When placing events on social media, event marketers will naturally be thinking of the bottom line. Even before they start the publicity process, they’re focusing on the end result. And why not? That’s what keeps food on our tables, after all.
In these absolute terms, Facebook has always led the way. Studies by Eventbrite, cited by the Content Marketing Institute, show that a Facebook share is worth around five times as much as a Twitter retweet. Further research cited by the Brafton Institute and the Jeff Bullas blog backs this up.
However, it appears LinkedIn is closing the gap fast. Hubspot has found that LinkedIn is 277% more effective at generating leads than either Facebook or Twitter; in fact B2B marketers say that 80% of their social media leads come from LinkedIn. So, if you’re planning a business-focused event, the rewards on Linkedin can be massive.

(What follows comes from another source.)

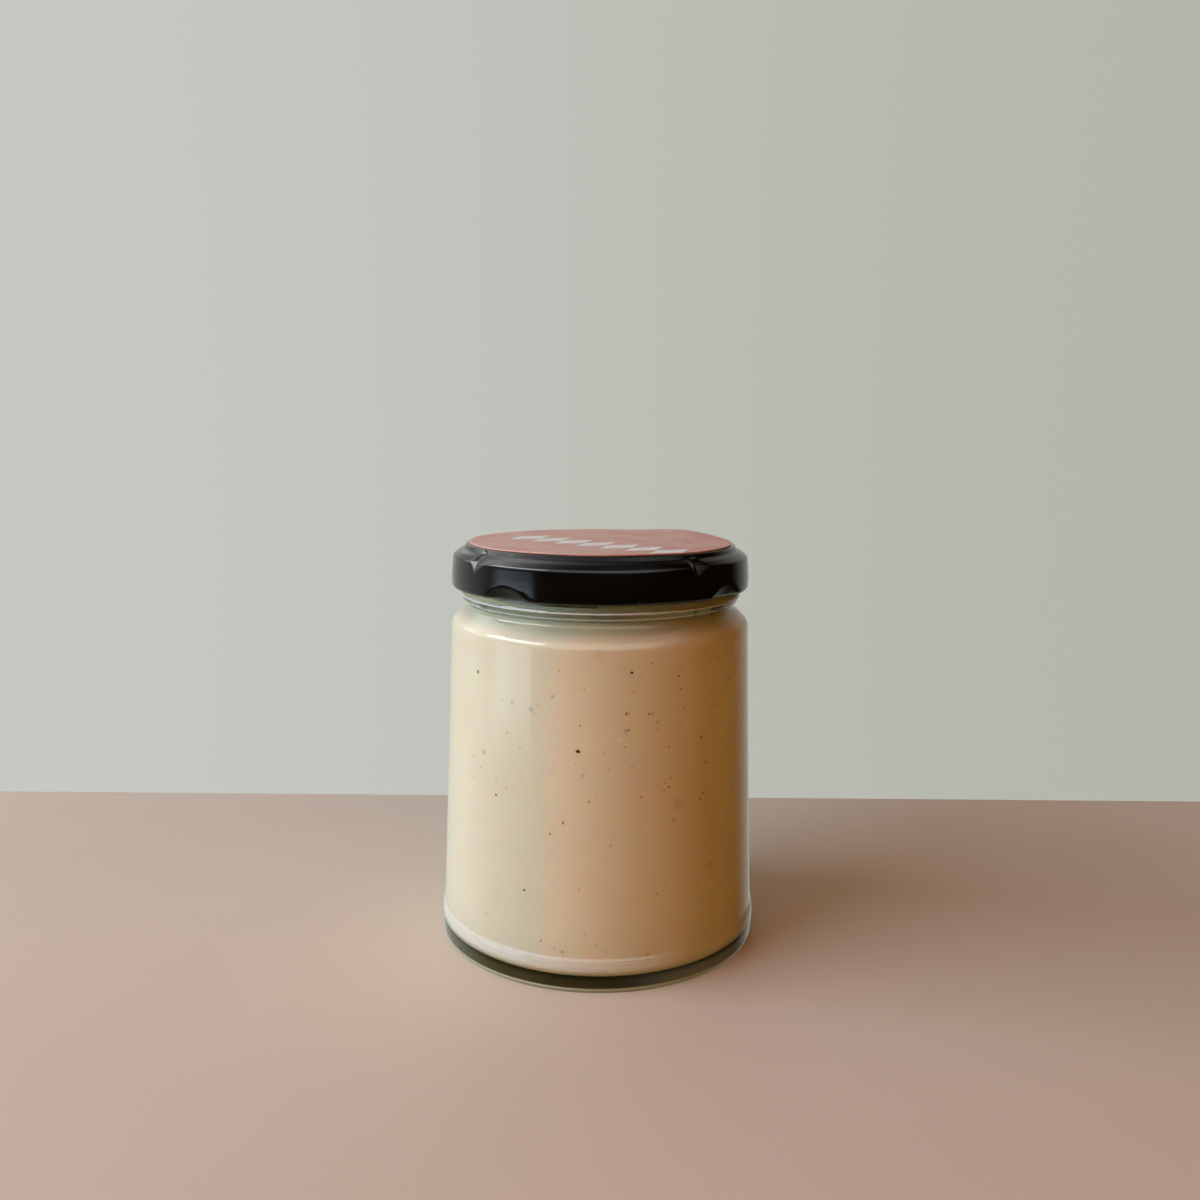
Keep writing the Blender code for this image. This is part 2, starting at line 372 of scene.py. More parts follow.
@dataclass(frozen=True)
class CreamySauce:
    """Thick pink-tinged cream sauce that light sinks into, with fine paprika, faint deeper spots and painted
    shade towards its top.
    """

    name: str
    sheen: float
    light: Colour = (0.79, 0.715, 0.57)
    warm: Colour = (0.77, 0.685, 0.53)
    # Painted shade colour for the top of the sauce, under the glass's thick shoulder.
    shoulder_shade: Colour = (0.38, 0.40, 0.28)
    spot: Colour = (0.46, 0.37, 0.27)
    paprika: Colour = (0.62, 0.23, 0.07)
    depth: float = 4.2 * MM
    spots_inwards: float = 2.05 * MM
    shoulder_shade_heights: tuple[float, float] = (72.6 * MM, 75.6 * MM)
    spots: Sequence[tuple[float, float, float]] = (
        (10.3, 59.2, 1.5), (19.6, 58.9, 1.3), (-16.9, 62.4, 1.4), (-33.4, 60.2, 1.5), (-25.4, 59.3, 1.6),
        (21.5, 57.0, 1.2), (9.8, 55.6, 1.6), (-5.5, 46.4, 1.3), (28.0, 36.0, 1.8), (-47.0, 48.0, 1.8),
    )

    def _spotted(self, g: Graph) -> Value:
        """Work out where something dark just below the surface shows.

        Args:
            g: The material's graph.

        Returns:
            How strongly it shows. The spots are given in degrees from the front, height and width in mm.
        """
        share = None
        for degrees, height, size in self.spots:
            angle = math.radians(degrees)
            radius = WallForm().radius(height * MM) - self.spots_inwards
            centre = (radius * math.sin(angle), -radius * math.cos(angle), height * MM)
            away = g.node("ShaderNodeVectorMath", {"operation": "DISTANCE"}, {0: g.place, 1: centre})
            spot = g.value(away, "Value").rise(0.5 * size * MM, 0.08 * size * MM)
            share = spot if share is None else share.most(spot)
        return share

    def material(self) -> bpy.types.Material:
        """Make the material.

        Returns:
            The material.
        """
        g = Graph(self.name)
        drift = g.noise(38.0, 3.0, 0.55, g.mapped((1.0, 1.0, 0.6))).rise(0.35, 0.68)
        colour = g.mix(drift, self.light, self.warm)
        # Painted shade: olive darkening towards the top, where the sauce lies under the glass's thick
        # shoulder.
        colour = g.mix(g.axes()[2].rise(*self.shoulder_shade_heights) * 0.8, colour, self.shoulder_shade)
        distance, chance = g.cells(120.0)
        deep = distance.rise(0.22, 0.04) * chance.rise(0.80, 0.86)
        colour = g.mix((deep * 0.35).most(self._spotted(g) * 0.55), colour, self.spot)
        distance, chance = g.cells(430.0)
        grains = distance.rise(0.16, 0.05) * chance.rise(0.86, 0.90)
        colour = g.mix(grains * 0.5, colour, self.paprika)
        shader = g.principled({
            "Base Color": colour,
            "Roughness": g.noise(160.0, 2.0) * 0.10 + 0.10,
            "IOR": 1.40,
            "Specular IOR Level": self.sheen,
            "Subsurface Weight": 1.0,
            "Subsurface Radius": (1.0, 0.55, 0.25),
            "Subsurface Scale": self.depth,
            "Normal": g.bump(g.noise(220.0, 3.0), 0.04 * MM),
        })
        return g.finish(Surface=shader)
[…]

The final category in our guide is slightly more subjective and amorphous than the rest. But it’s arguably the most crucial factor of all: if your message doesn’t fit your platform, it will likely fall flat.
Conventional wisdom has it that Facebook and Instagram are more about short, punchy, visual posts, while LinkedIners generally favour content with plenty of factual information. In general, this still holds true.

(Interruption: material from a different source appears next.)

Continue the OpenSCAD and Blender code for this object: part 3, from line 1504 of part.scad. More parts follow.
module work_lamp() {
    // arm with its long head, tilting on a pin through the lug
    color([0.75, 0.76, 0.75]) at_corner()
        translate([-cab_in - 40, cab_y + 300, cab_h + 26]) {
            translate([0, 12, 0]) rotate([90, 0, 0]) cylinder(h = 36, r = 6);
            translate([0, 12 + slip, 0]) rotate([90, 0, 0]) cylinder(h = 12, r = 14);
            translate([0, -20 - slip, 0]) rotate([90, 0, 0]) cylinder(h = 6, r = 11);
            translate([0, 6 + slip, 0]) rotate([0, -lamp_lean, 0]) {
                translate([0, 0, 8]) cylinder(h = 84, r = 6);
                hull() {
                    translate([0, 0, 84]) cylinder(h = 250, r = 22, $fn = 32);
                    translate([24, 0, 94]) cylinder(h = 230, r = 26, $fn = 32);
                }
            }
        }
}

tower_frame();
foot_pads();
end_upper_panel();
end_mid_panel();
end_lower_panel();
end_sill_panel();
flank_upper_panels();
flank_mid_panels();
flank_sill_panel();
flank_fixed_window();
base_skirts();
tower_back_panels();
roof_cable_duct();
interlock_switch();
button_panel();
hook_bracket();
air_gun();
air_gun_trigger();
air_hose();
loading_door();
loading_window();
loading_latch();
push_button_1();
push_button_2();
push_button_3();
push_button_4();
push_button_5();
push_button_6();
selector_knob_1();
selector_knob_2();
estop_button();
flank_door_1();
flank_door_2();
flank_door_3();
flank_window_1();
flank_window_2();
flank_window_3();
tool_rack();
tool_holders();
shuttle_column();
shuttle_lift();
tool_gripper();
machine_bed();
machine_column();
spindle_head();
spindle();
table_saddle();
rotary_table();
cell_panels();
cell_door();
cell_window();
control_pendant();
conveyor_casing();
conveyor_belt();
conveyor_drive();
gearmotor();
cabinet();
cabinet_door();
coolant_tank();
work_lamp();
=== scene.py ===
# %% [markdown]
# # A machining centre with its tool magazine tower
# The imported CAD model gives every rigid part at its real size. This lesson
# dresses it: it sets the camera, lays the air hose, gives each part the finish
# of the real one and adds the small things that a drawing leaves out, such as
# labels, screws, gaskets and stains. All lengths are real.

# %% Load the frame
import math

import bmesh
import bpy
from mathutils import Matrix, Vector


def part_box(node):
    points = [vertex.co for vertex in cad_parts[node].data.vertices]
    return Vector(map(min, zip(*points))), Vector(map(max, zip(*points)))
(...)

Last year, Buffer released an amazing study, based on 777 million Facebook posts, which found that the most popular messages contained loads of videos and were packed with funny, engaging content – in other words, keep it short and keep it moving. Instagram? Well, the site is pretty much all about pictures and videos, so that kinda speaks for itself.
There isn’t as much analysis of LinkedIn, probably because it’s newer and less cool, so marketers feel less need to drill down into its statistics. What is clear from research, however, is that people are happy to read plenty of content, and they don’t tend to react well to video.
Twitter? Well, where do we start? If every ‘how to write a successful tweet’ guide had been written down on paper rather than published on the internet, they would have accounted for an entire rainforest. Some suggest providing short, media-rich content; others think it’s important to use the full character limit and provide as much info as possible. In reality, however, it’s quite simple. The best tweets are the ones which are conversational and interactive. Event planners should use it to create conversation, rather than simply awareness.
So, what does this all mean?
Well, based on all this information, we’d suggest that Facebook and LinkedIn should be the pillar of any good event promotion strategy. Use FB to generate a punchy, visual buzz around your event; use LI to explain it in more detail and provide relevant, value-adding information around it.
We’d certainly encourage you to use Insta and Twitter, too. Insta can provide the shop window to your event; Twitter can give you the watercooler, the place where you generate debate. They might not be as important as Facebook and LinkedIn, but they certainly have a role to play if deployed properly.
Ultimately, however, a well-crafted strategy will consider all the options: in these trying times, no stone should be left unturned.